5月初旬、爽やかな五月晴れの日に2年越しの計画の場所に向かいました。

武蔵野線から東部アーバンクラインに乗って車窓の散歩をしたのは2020年9月でした。

中川を越えると、一面稲穂が輝いている場所もあります。

本当は、吉川駅で下車して二郷半用水を少し歩く予定でしたが、外は38度だったので諦めました。

 

新型コロナの感染が始まった年の夏は緊急事態宣言が出されていて、少しずつ外出するようにはなったけれど、水田を眺めにいくことはあきらめた年でした。

それでも、誰かに禁止されることもなく徐々に散歩や遠出の旅行を続けたり泳ぎに行ったり日常生活を維持することができて、感染しないことだけでなく、長い人生の生活の質までも視野に入れた感染症対策に守られてきた2年間だったと思い返しています。

 

あの時の緊張感の中で見た、武蔵野線の車窓のずっと向こうまで水田が広がっている風景が美しく、用水路がくまなく張り巡らされているこの地域をいつか歩いてみたいと思っていました。

そして、自由にあちこちの水田を見に行けることがなんと幸せなことで、有難いことだったかと痛感したのでした。

 

 

*吉川駅から二郷半用水へ*

 

さわやかな気候でしたが急に28度になったので、歩き出すと汗が流れるようなお天気でした。

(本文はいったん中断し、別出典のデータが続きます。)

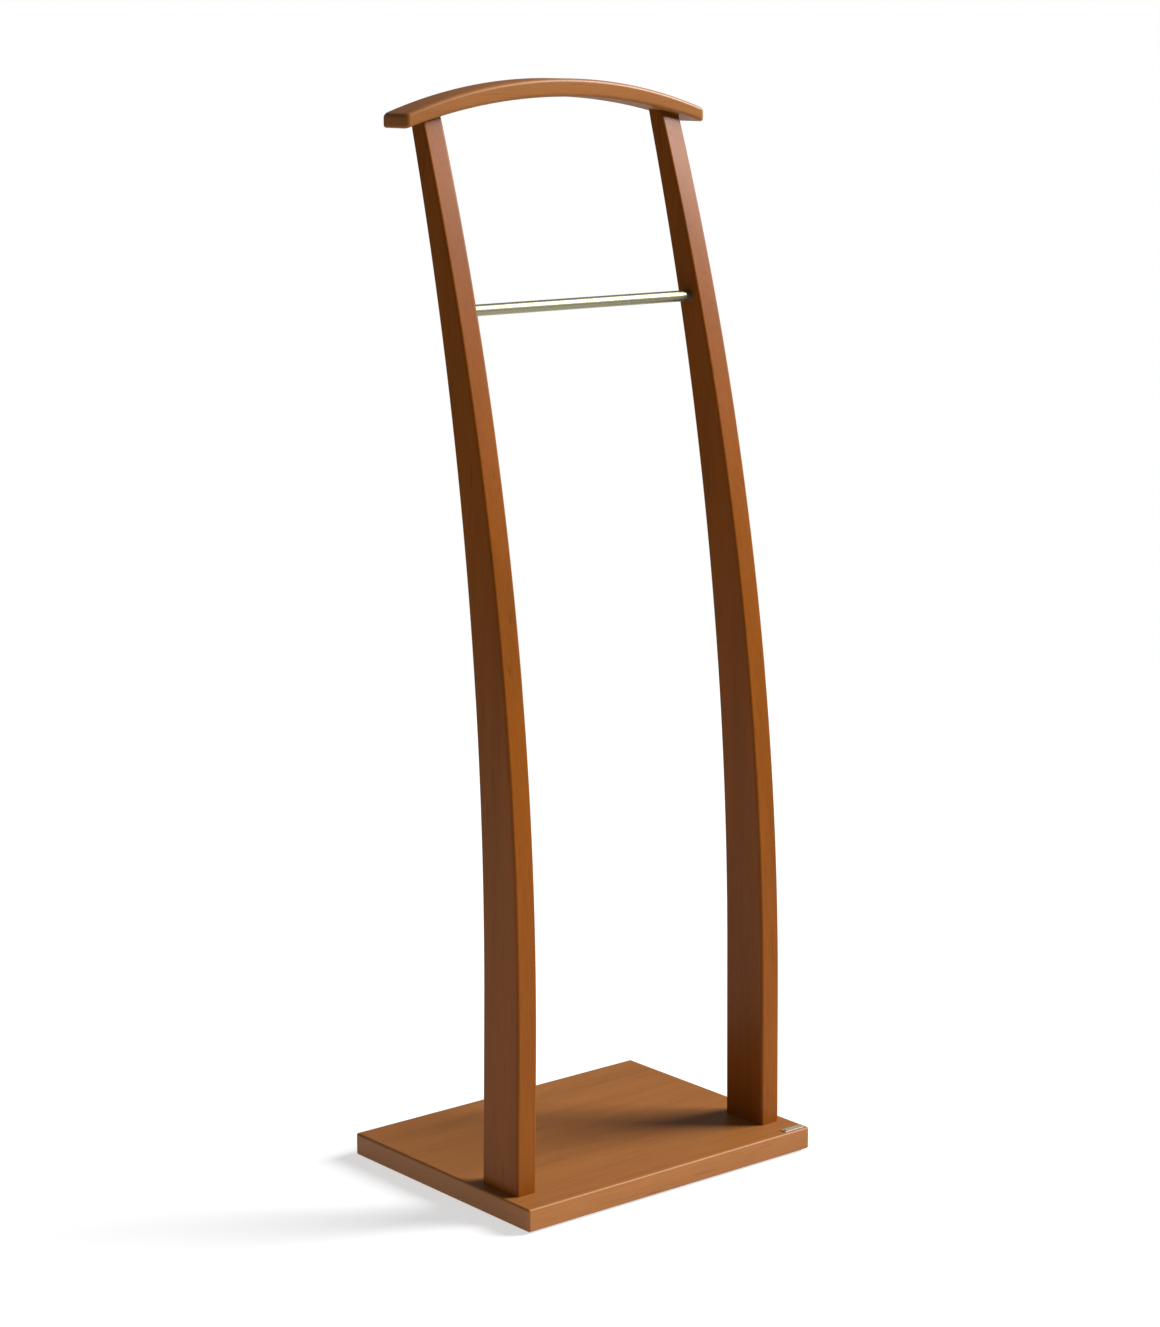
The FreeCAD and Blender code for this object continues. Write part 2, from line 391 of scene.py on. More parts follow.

これから目指す場所は鉄道やバス路線とは無縁の場所なので、どこまで歩ききれるかちょっと不安になりました。

 

JR武蔵野線吉川駅の北口から右へ歩き始めると、じきに二郷半用水の水門のような施設があり、「木売堰」と表示がありました。

ここからまっすぐ北へと用水路があり、東側には水田地帯が広がっています。水田のある地域の方が少しだけ低いようにも見えました。田植えが始まっている田んぼもありました。

 

地図ではただただまっすぐな二郷半用水が描かれています。

実際には、轟々と水が流れる用水路の片側は木陰のある歩道が整備されていました。春には満開の桜が美しいそうです。

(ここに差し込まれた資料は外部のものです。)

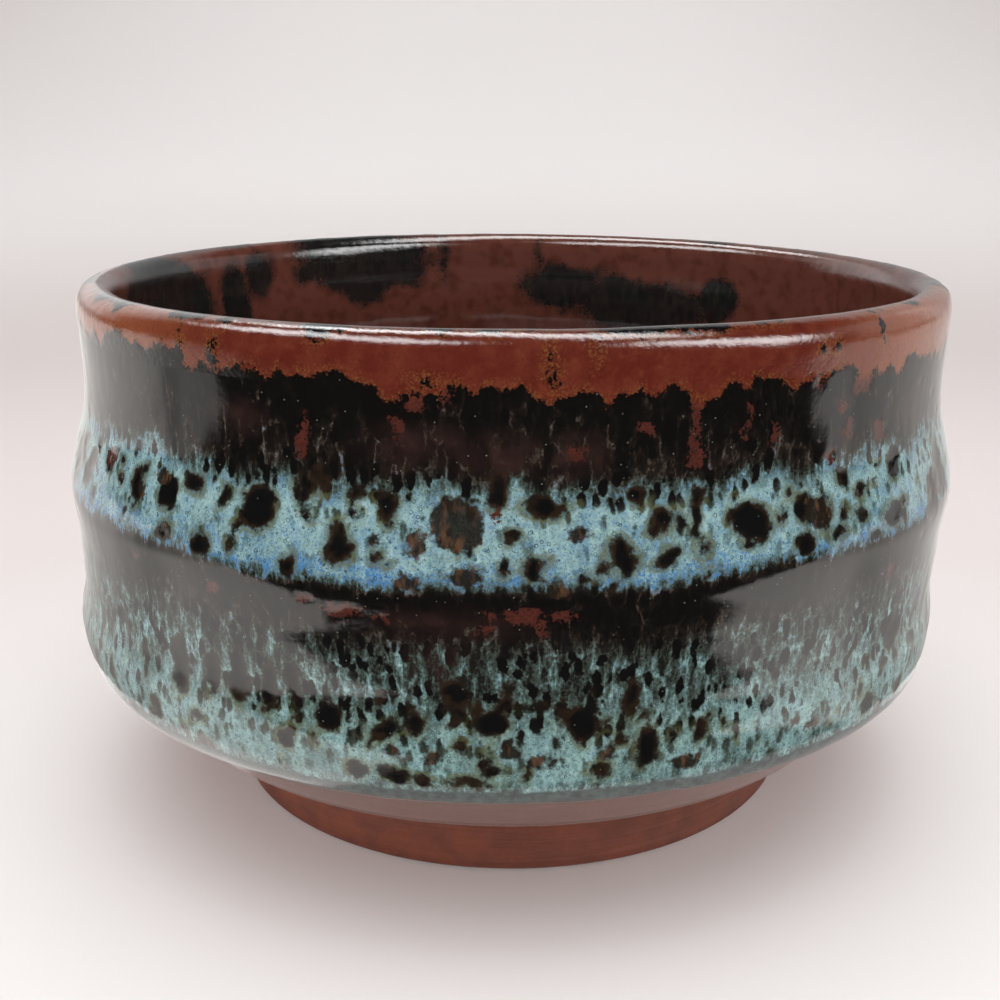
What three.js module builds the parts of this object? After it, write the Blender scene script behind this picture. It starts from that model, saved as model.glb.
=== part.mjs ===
// Matcha bowl: a thrown half-cylinder tea bowl with a soft belly, a turned shoulder and a foot ring.
// Millimetres, +Z up. The origin is the middle of the face that the bowl stands on.
// The fired clay is two pieces, and four coats of glaze lie on it as thin shells.

import * as THREE from "three";

// Turning
const FACETS = 48;

// Foot ring
const FOOT_OUTER_RADIUS = 40.6;
const FOOT_INNER_RADIUS = 34.4;
const FOOT_HEIGHT = 7;
const FOOT_FLARE = 0.9;
const FOOT_INNER_TAPER = 0.9;
const FOOT_EDGE = 0.5;

// Underside of the bowl, inside and outside the foot ring
const RECESS_DOME = 0.7;
const SHOULDER_DROP = 0.8;
const SHOULDER_SETBACK = 0.7;

// Lip
const LIP_RADIUS = 1.9;
const LIP_MIDDLE = [57.35, 69.85];
const LIP_ARC_STEPS = 4;

// Coats of glaze
const BASE_COAT = 0.3;
const OUTER_COAT_AT_FOOT = 1.1;
const OUTER_COAT_AT_LIP = 0.6;
const LIP_COAT = 0.6;
const INNER_COAT = 0.6;

// The clay's outside, from the ridge over the foot up to where the lip's coat begins, as [radius, height].
const OUTSIDE = [
  [48.8, 11.4],
  [52.6, 15],
  [57.6, 20],
  [59.3, 22.4],
  [60, 26.5],
  [59.7, 31.5],
  [60.3, 39],
  [61.2, 46],
  [60.2, 51.2],
  [59.2, 55.5],
  [58.9, 60],
  [59.1, 66.4],
];

// The clay's inside, from where the lip's coat ends down to the middle of the floor.
const INSIDE = [
  [55.3, 66.4],
  [54.9, 60],
  [55.9, 47],
  [55.2, 34],
  [53.2, 26],
  [47.5, 19],
  [38, 15],
  [20, 13],
  [0, 12.4],
];

// Places along the wall, counted in its points
const RIDGE = 0;
const GLAZE_LINE = 2;
const LIP_START = OUTSIDE.length - 1;
const LIP_END = LIP_START + LIP_ARC_STEPS + 2;
const FLOOR_MIDDLE = LIP_END + INSIDE.length - 1;

const COLOURS = {
  clay: { color: 0x7a4632, roughness: 0.85 },
  baseGlaze: { color: 0x9a6f63, roughness: 0.3 },
  outerGlaze: { color: 0x3d5250, roughness: 0.12 },
  kakiGlaze: { color: 0x6b3224, roughness: 0.12 },
  liner: { color: 0x4c2a22, roughness: 0.15 },
};

// The points of the lip's round top, from its outer face over the crest to its inner face.
function lipArc() {
  const points = [];
  for (let step = 0; step <= LIP_ARC_STEPS; step++) {
    const angle = (Math.PI * step) / LIP_ARC_STEPS;
    const radius = LIP_MIDDLE[0] + LIP_RADIUS * Math.cos(angle);
    points.push([radius, LIP_MIDDLE[1] + LIP_RADIUS * Math.sin(angle)]);
  }
  return points;
}

// The clay surface from the ridge over the lip to the middle of the floor: a point and an outward normal at each place.
function wallPlaces() {
  const keys = [...OUTSIDE, ...lipArc(), ...INSIDE];
  const points = keys.map(([radius, height]) => new THREE.Vector3(radius, height, 0));
  const line = new THREE.CatmullRomCurve3(points, false, "centripetal");
  return points.map((point, place) => {
    const along = line.getTangent(place / (points.length - 1));
    const onAxis = point.x === 0;
    const normal = onAxis ? new THREE.Vector2(0, 1) : new THREE.Vector2(along.y, -along.x);
    return { point: new THREE.Vector2(point.x, point.y), normal };
  });
}

const WALL = wallPlaces();

// The wall's points from one place to another, lifted off the clay by a thickness that runs evenly between two values.
function wallLine(first, last, liftAtFirst = 0, liftAtLast = liftAtFirst) {
  const line = [];
  for (let place = first; place <= last; place++) {
    const share = (place - first) / (last - first);
    const lift = THREE.MathUtils.lerp(liftAtFirst, liftAtLast, share);
    line.push(WALL[place].point.clone().addScaledVector(WALL[place].normal, lift));
  }
  return line;
}

// A solid turned about +Z from an outline whose material lies to the left of its direction of travel.
function turned(name, outline, look) {
  const geometry = new THREE.LatheGeometry(outline, FACETS);
  geometry.rotateX(Math.PI / 2);
  const material = new THREE.MeshStandardMaterial({ metalness: 0, ...look });
  const mesh = new THREE.Mesh(geometry, material);
  mesh.name = name;
  return mesh;
}

function closed(outline) {
  return [...outline, outline[0].clone()];
}

// A shell between two lines that run the same way along the wall.
function coat(name, under, over, look) {
  return turned(name, closed([...over, ...under.reverse()]), look);
}

function footRing() {
  const outline = [
    new THREE.Vector2(FOOT_INNER_RADIUS + FOOT_EDGE, 0),
    new THREE.Vector2(FOOT_OUTER_RADIUS - FOOT_EDGE, 0),
    new THREE.Vector2(FOOT_OUTER_RADIUS, FOOT_EDGE),
    new THREE.Vector2(FOOT_OUTER_RADIUS + FOOT_FLARE, FOOT_HEIGHT),
    new THREE.Vector2(FOOT_INNER_RADIUS - FOOT_INNER_TAPER, FOOT_HEIGHT),
    new THREE.Vector2(FOOT_INNER_RADIUS, FOOT_EDGE),
  ];
  return turned("foot_ring", closed(outline), COLOURS.clay);
}

function clayBowl() {
  const [ridgeRadius, ridgeHeight] = OUTSIDE[RIDGE];
  const underside = [
    new THREE.Vector2(0, FOOT_HEIGHT + RECESS_DOME),
    new THREE.Vector2(FOOT_INNER_RADIUS - FOOT_INNER_TAPER, FOOT_HEIGHT),
    new THREE.Vector2(FOOT_OUTER_RADIUS + FOOT_FLARE, FOOT_HEIGHT),
    new THREE.Vector2(ridgeRadius - SHOULDER_SETBACK, ridgeHeight - SHOULDER_DROP),
  ];
  return turned("clay_bowl", [...underside, ...wallLine(RIDGE, FLOOR_MIDDLE)], COLOURS.clay);
}

function baseGlaze() {
  const under = wallLine(RIDGE, LIP_START);
  return coat("base_glaze", under, wallLine(RIDGE, LIP_START, BASE_COAT), COLOURS.baseGlaze);
}

function outerGlaze() {
  const under = wallLine(GLAZE_LINE, LIP_START, BASE_COAT);
  const over = wallLine(GLAZE_LINE, LIP_START, OUTER_COAT_AT_FOOT, OUTER_COAT_AT_LIP);
  return coat("outer_glaze", under, over, COLOURS.outerGlaze);
}

function lipGlaze() {
  const under = wallLine(LIP_START, LIP_END);
  return coat("lip_glaze", under, wallLine(LIP_START, LIP_END, LIP_COAT), COLOURS.kakiGlaze);
}

function innerGlaze() {
  const over = wallLine(LIP_END, FLOOR_MIDDLE, INNER_COAT);
  const under = wallLine(LIP_END, FLOOR_MIDDLE);
  return turned("inner_glaze", [...under.reverse(), ...over], COLOURS.liner);
}

const bowl = new THREE.Group();
bowl.add(clayBowl(), footRing(), baseGlaze(), outerGlaze(), lipGlaze(), innerGlaze());

export default bowl;
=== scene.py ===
"""The looks of a matcha bowl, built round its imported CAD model: fine turned shells, glaze and light."""

import math

import bpy
import numpy as np
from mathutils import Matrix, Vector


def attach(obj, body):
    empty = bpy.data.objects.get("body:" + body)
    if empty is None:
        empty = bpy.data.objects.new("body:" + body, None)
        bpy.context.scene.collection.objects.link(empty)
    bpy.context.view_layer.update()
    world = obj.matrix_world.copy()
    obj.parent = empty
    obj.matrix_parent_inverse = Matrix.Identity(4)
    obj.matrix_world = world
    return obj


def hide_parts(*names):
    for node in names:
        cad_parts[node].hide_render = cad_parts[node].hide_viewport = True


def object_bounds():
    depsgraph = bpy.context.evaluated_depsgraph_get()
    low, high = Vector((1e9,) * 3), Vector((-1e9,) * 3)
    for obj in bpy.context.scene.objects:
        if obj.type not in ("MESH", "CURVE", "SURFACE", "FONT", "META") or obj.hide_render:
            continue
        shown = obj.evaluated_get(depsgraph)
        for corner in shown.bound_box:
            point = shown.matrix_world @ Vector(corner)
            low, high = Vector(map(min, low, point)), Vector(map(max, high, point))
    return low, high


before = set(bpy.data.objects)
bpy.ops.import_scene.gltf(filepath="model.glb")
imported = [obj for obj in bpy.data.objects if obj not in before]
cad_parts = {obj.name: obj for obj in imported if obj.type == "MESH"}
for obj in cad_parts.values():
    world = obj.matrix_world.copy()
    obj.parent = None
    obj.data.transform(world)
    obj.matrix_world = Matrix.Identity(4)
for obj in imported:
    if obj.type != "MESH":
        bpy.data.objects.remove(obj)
cad_low, cad_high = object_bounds()

MM = 0.001

# Fineness of the meshes: points round the bowl, then millimetres between rows.
COLUMNS = 640
BACK_ROWS = 24
SHOWN_BASE_ROWS = 44
HIDDEN_BASE_ROWS = 40
OUTER_SPACING = 0.5
LIP_SPACING = 0.42
INNER_SPACING = 0.85
CLAY_SPACING = 1.5
FOOT_SPACING = 0.4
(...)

途中のパイプからいきなり水が勢いよく噴き出してきて、ちょっと飛び上がりました。

どうやら時々間欠的に、水が出てくるようです。

田んぼの一番活気のある時期ですね。

 

この先の広大な水田を潤すだけの水が過不足なく送られていく様子を見るだけでも、来た甲斐があります。

 

用水路沿いに300メートルほど歩いたところからは、もう一本川が並行して流れていました。排水路も兼ねているのでしょうか。

複雑な水の流れをどのように管理しているのでしょう。

 

 

 

*中川と元荒川の合流部を歩く*

 

二郷半用水沿いに1.5キロほど歩き平沼という場所で西へと曲がり、水路から離れて静かな住宅街を歩くと芳川神社がありました。

御由緒はわからなかったのですが、古峰神社、松尾神社、稲荷神社、芳川天満宮と水神社が祀られているようです。

 

すぐそばに元荒川と中川の合流部があり、平沼という地名からどんな水の歴史があるのだろうと思いながら歩いていると、「創業400年、うなぎ、なまず」という看板や古いお米屋さんがありました。川のそばには大きなお寺もありました。

延命寺

 この寺は、宝光山延命寺と称し、本尊は子安延命地蔵尊である、永仁三年(一二九五)に清仙が開基したと伝えられる古刹で、以前は古利根川三ヵ寺といわれていた。

なんとも落ち着いた街です。

 

中川にかかる吉川橋の途中で上流を見ると、左手から元荒川が合流しています。

中川のここから2.5キロほど上流では古利根川が合流していて、地図では複雑な水色の線が多数流れ込む場所です。何度眺めても、なかなかその川の関係を覚えらずにいました。

その場所が目の前にあります。

 

吉川橋を渡ってすぐに右手に曲がり、今度は元荒川にかかる橋を渡りました。

中川との合流部がすぐそばで、草が青々とした土手が美しい風景でした。

 

 

元荒川を渡った場所は中島という場所で、その真ん中を通る県道102号線に沿って道なりに歩きました。

新方川(にいかたがわ)にはさまれた地域で、水田地帯かと思ったらほとんどが畑でした。

途中「想定浸水深」の表示があり、「2.2m 赤いテープの高さ(利根川) 1.1m青いテープの高さ(元荒川)」「この場所は利根川・元荒川が氾濫すると上記の深さで浸水するおそれがあります」と書かれていました。

鬼怒川と小貝川が近づいた場所の表示のようですね。

ところで利根川はもっと離れた場所なので、地元では「古利根川」を「利根川」と呼んでいるのでしょうか。

 

 

静かな住宅地を歩き、本当はその先で新方川を渡って古利根川沿いに歩き、古利根川と新方川の間にある大吉調整池まで歩く計画でしたが無謀でした。

 

300メートルほど先にコミュニティバスの停留所があり、次のバスに間に合いそうです。

元気を出して歩くと、国道4号線との交差点に来ました。

「歩行者は青信号2回で渡ってください 国土交通省」という表示があります。

最初意味がわからなかったのですが、その幅の広さを見て、一度では渡りきれないことが理解できました。

 

その名も新田バス停のとおり、目の前には水田がありトラクターで作業されていました。蛙の声が聞こえ、バスを待つ間ずっと水田を眺めていました。

レイクタウン越谷駅行きのバスに乗って先ほどの国道4号線を走りましたが、上下線の間に湿地のような場所がありました。

幹線水路の上に国道ができたような場所で、だから信号待ちを2回ほど必要とする道幅だったのかと想像しましたが、事実はどうなのでしょう。

 

レイクタウン周辺は、週末ということもあって車が大渋滞でした。